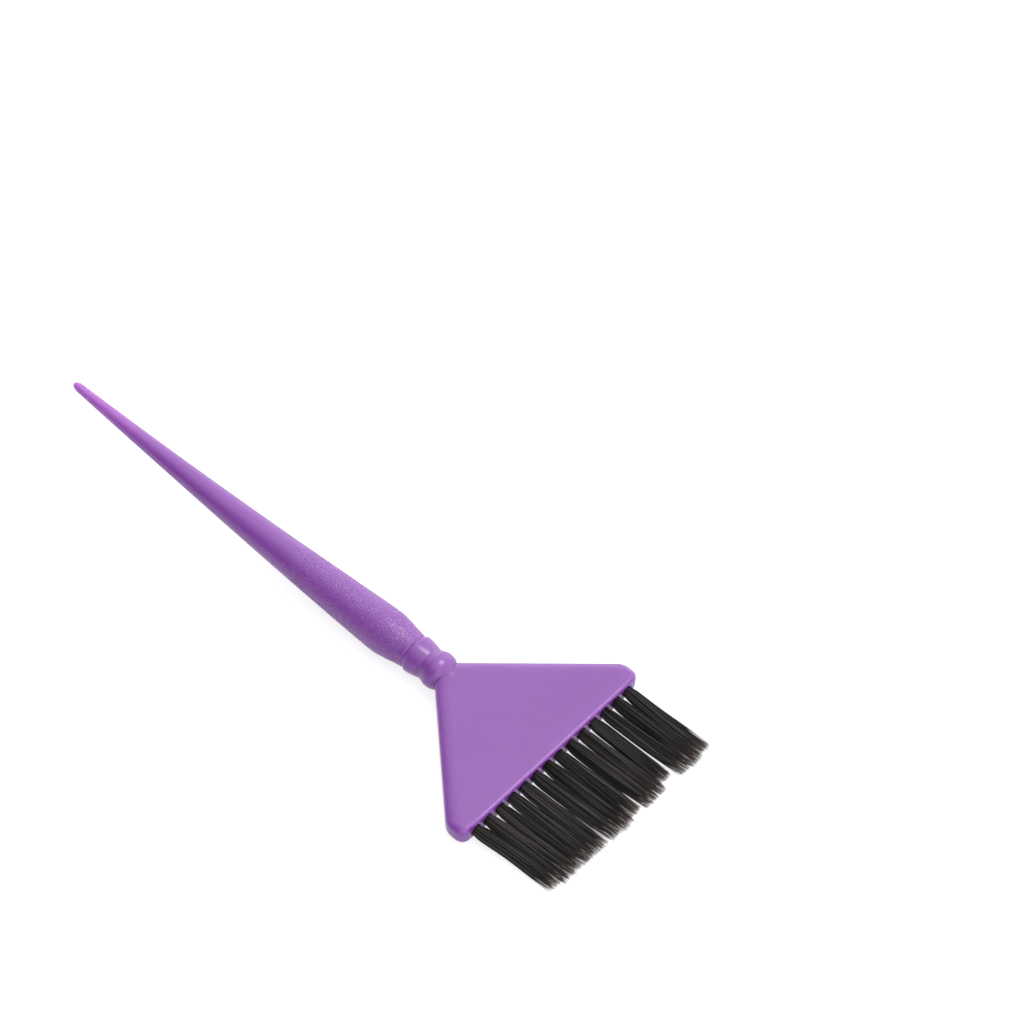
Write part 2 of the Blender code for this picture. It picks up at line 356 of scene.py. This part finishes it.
def curve_through(stations):
    """Catmull-Rom curve through (x, radius) stations, as many close (x, radius) samples."""
    points = [np.array(station) for station in stations]
    padded = [2.0 * points[0] - points[1]] + points + [2.0 * points[-1] - points[-2]]
    samples = []
    for before, here, there, beyond in zip(padded, padded[1:], padded[2:], padded[3:]):
        for t in np.linspace(0.0, 1.0, CURVE_SAMPLES, endpoint=False):
            linear = there - before
            square = 2.0 * before - 5.0 * here + 4.0 * there - beyond
            cube = 3.0 * (here - there) + beyond - before
            samples.append(0.5 * (2.0 * here + linear * t + square * t * t + cube * t * t * t))
    return np.array(samples + [points[-1]])


def resampled(stations, step):
    """The same curve in steps of equal length along x."""
    curve = curve_through(stations)
    count = max(2, int(round((curve[-1, 0] - curve[0, 0]) / step)) + 1)
    xs = np.linspace(curve[0, 0], curve[-1, 0], count)
    return np.column_stack([xs, np.interp(xs, curve[:, 0], curve[:, 1])])


def turned_profile():
    """(x, radius) of the whole turned stretch: sparse on the tail, fine on the grip and neck."""
    turns = TAIL_RING_ANGLES
    tail = np.column_stack([TAIL_SIDE * (1.0 - np.cos(turns)), TAIL_RADIUS * np.sin(turns)])
    grip = resampled(GRIP_STATIONS, GRIP_STEP)
    smooth = grip[grip[:, 0] < GRAIN_START - MM]
    grained = resampled(GRIP_STATIONS, GRAIN_STEP)
    grained = grained[grained[:, 0] >= GRAIN_START - MM]
    collar = resampled(COLLAR_STATIONS, COLLAR_STEP)
    bead = resampled(BEAD_STATIONS, BEAD_STEP)
    return np.vstack([tail, smooth, grained[:-1], collar, bead[1:]])


def grain_height(x, arc, around):
    """Pebbles: raised cells with narrow valleys between them, on the unrolled grip."""
    rng = np.random.default_rng(SEED)
    rows = int((GRIP_END - GRAIN_START + 2.0 * GRAIN_MARGIN) / GRAIN_CELL)
    columns = int(around / GRAIN_CELL)
    width = around / columns
    seeds_x = np.zeros((rows, columns))
    seeds_y = np.zeros((rows, columns))
    for row in range(rows):
        shift = 0.5 * (row % 2)
        jitter = rng.uniform(-GRAIN_JITTER, GRAIN_JITTER, (columns, 2))
        seeds_x[row] = GRAIN_START - GRAIN_MARGIN + (row + 0.5 + jitter[:, 0]) * GRAIN_CELL
        seeds_y[row] = (np.arange(columns) + shift + jitter[:, 1]) * width
    row_of = np.floor((x - GRAIN_START + GRAIN_MARGIN) / GRAIN_CELL).astype(int)
    column_of = np.floor(arc / width).astype(int)
    nearest = np.full(x.shape, 1.0)
    second = np.full(x.shape, 1.0)
    for row_step in range(-2, 3):
        row = np.clip(row_of + row_step, 0, rows - 1)
        for column_step in range(-2, 3):
            column = (column_of + column_step) % columns
            across = np.abs(arc - seeds_y[row, column])
            across = np.minimum(across, around - across)
            distance = np.hypot(x - seeds_x[row, column], across)
            second = np.minimum(second, np.maximum(nearest, distance))
            nearest = np.minimum(nearest, distance)
    return smoothstep(0.0, GRAIN_VALLEY * GRAIN_CELL, second - nearest)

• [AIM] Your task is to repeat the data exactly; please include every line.

• [CORRECT RESULT]
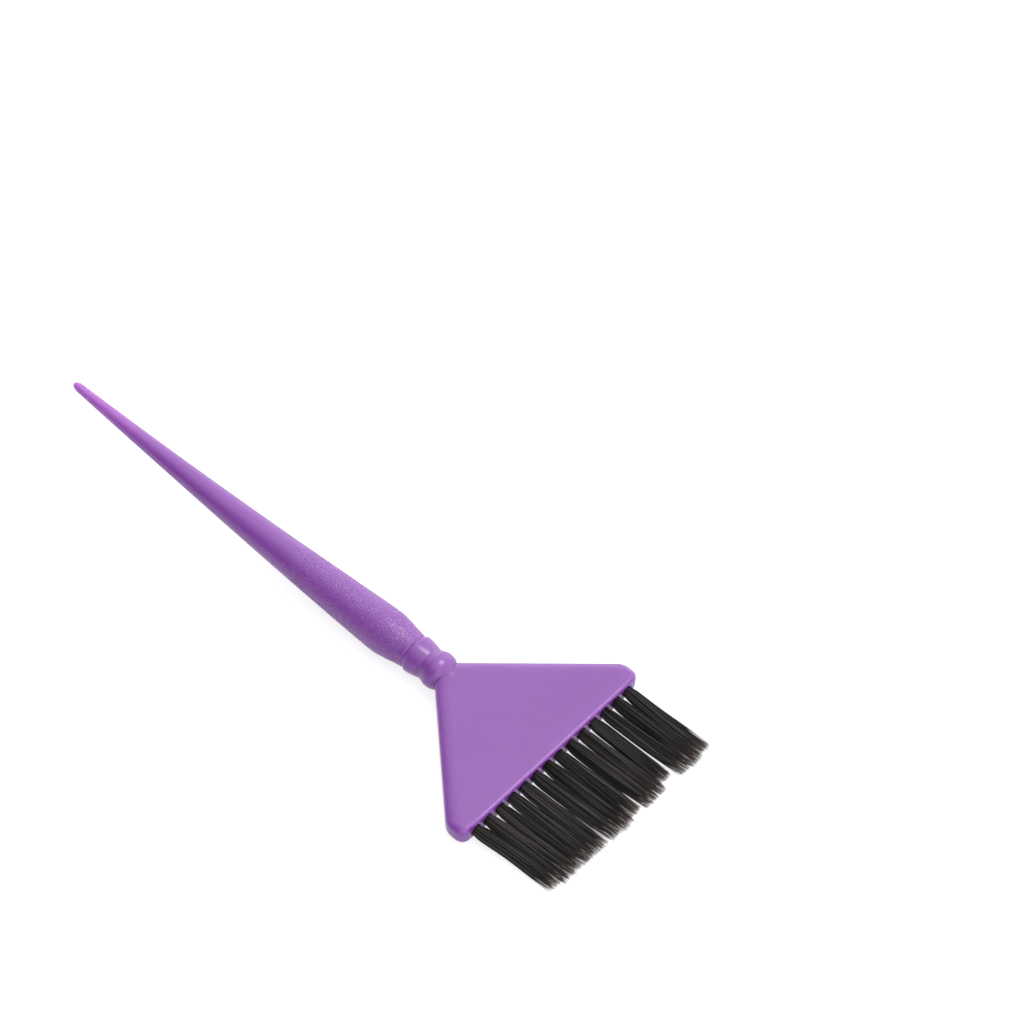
Write part 2 of the Blender code for this picture. It picks up at line 356 of scene.py. This part finishes it.
def curve_through(stations):
    """Catmull-Rom curve through (x, radius) stations, as many close (x, radius) samples."""
    points = [np.array(station) for station in stations]
    padded = [2.0 * points[0] - points[1]] + points + [2.0 * points[-1] - points[-2]]
    samples = []
    for before, here, there, beyond in zip(padded, padded[1:], padded[2:], padded[3:]):
        for t in np.linspace(0.0, 1.0, CURVE_SAMPLES, endpoint=False):
            linear = there - before
            square = 2.0 * before - 5.0 * here + 4.0 * there - beyond
            cube = 3.0 * (here - there) + beyond - before
            samples.append(0.5 * (2.0 * here + linear * t + square * t * t + cube * t * t * t))
    return np.array(samples + [points[-1]])


def resampled(stations, step):
    """The same curve in steps of equal length along x."""
    curve = curve_through(stations)
    count = max(2, int(round((curve[-1, 0] - curve[0, 0]) / step)) + 1)
    xs = np.linspace(curve[0, 0], curve[-1, 0], count)
    return np.column_stack([xs, np.interp(xs, curve[:, 0], curve[:, 1])])


def turned_profile():
    """(x, radius) of the whole turned stretch: sparse on the tail, fine on the grip and neck."""
    turns = TAIL_RING_ANGLES
    tail = np.column_stack([TAIL_SIDE * (1.0 - np.cos(turns)), TAIL_RADIUS * np.sin(turns)])
    grip = resampled(GRIP_STATIONS, GRIP_STEP)
    smooth = grip[grip[:, 0] < GRAIN_START - MM]
    grained = resampled(GRIP_STATIONS, GRAIN_STEP)
    grained = grained[grained[:, 0] >= GRAIN_START - MM]
    collar = resampled(COLLAR_STATIONS, COLLAR_STEP)
    bead = resampled(BEAD_STATIONS, BEAD_STEP)
    return np.vstack([tail, smooth, grained[:-1], collar, bead[1:]])


def grain_height(x, arc, around):
    """Pebbles: raised cells with narrow valleys between them, on the unrolled grip."""
    rng = np.random.default_rng(SEED)
    rows = int((GRIP_END - GRAIN_START + 2.0 * GRAIN_MARGIN) / GRAIN_CELL)
    columns = int(around / GRAIN_CELL)
    width = around / columns
    seeds_x = np.zeros((rows, columns))
    seeds_y = np.zeros((rows, columns))
    for row in range(rows):
        shift = 0.5 * (row % 2)
        jitter = rng.uniform(-GRAIN_JITTER, GRAIN_JITTER, (columns, 2))
        seeds_x[row] = GRAIN_START - GRAIN_MARGIN + (row + 0.5 + jitter[:, 0]) * GRAIN_CELL
        seeds_y[row] = (np.arange(columns) + shift + jitter[:, 1]) * width
    row_of = np.floor((x - GRAIN_START + GRAIN_MARGIN) / GRAIN_CELL).astype(int)
    column_of = np.floor(arc / width).astype(int)
    nearest = np.full(x.shape, 1.0)
    second = np.full(x.shape, 1.0)
    for row_step in range(-2, 3):
        row = np.clip(row_of + row_step, 0, rows - 1)
        for column_step in range(-2, 3):
            column = (column_of + column_step) % columns
            across = np.abs(arc - seeds_y[row, column])
            across = np.minimum(across, around - across)
            distance = np.hypot(x - seeds_x[row, column], across)
            second = np.minimum(second, np.maximum(nearest, distance))
            nearest = np.minimum(nearest, distance)
    return smoothstep(0.0, GRAIN_VALLEY * GRAIN_CELL, second - nearest)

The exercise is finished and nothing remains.